Le projet du Gouvernement signe également la disparition de la CNDS, qui était saisie par des députés – et nous avons été nombreux à user de cette faculté – en cas de bavures policières ou de problèmes liés à la condition des détenus dans les prisons. Avec le recul, nous ne pouvons que constater l'utilité de cette commission, dont les avis, qui s'imposaient souvent aux institutions concernées, étaient pris par un collège de treize personnes. Dans votre texte, ces personnes ne seront plus que trois, elles seront sous la coupe du Défenseur des droits et n'auront qu'un avis consultatif.

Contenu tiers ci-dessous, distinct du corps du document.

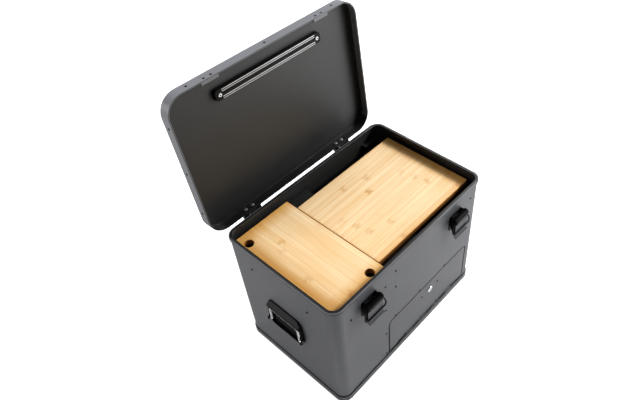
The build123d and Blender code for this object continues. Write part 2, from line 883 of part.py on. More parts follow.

Au vu de l'ensemble du projet, je ne peux donc que rejoindre les critiques qui ont été émises par Marie-George Buffet et par Jean-Jacques Urvoas dans son excellente motion de rejet préalable. Monsieur le ministre, nous aurions été ravis de pouvoir voter ce texte, qui était présenté – c'était un paravent – comme un progrès de l'État de droit. Mais, compte tenu des conditions de la nomination et du fonctionnement du Défenseur des droits, compte tenu du fait qu'il absorbe des autorités indépendantes qui constituaient des contre-pouvoirs et une garantie supplémentaire pour nos libertés, les écologistes se joindront à leurs collègues communistes, républicains et du parti de gauche pour voter contre ce projet. (Applaudissements sur les bancs des groupes GDR et SRC.)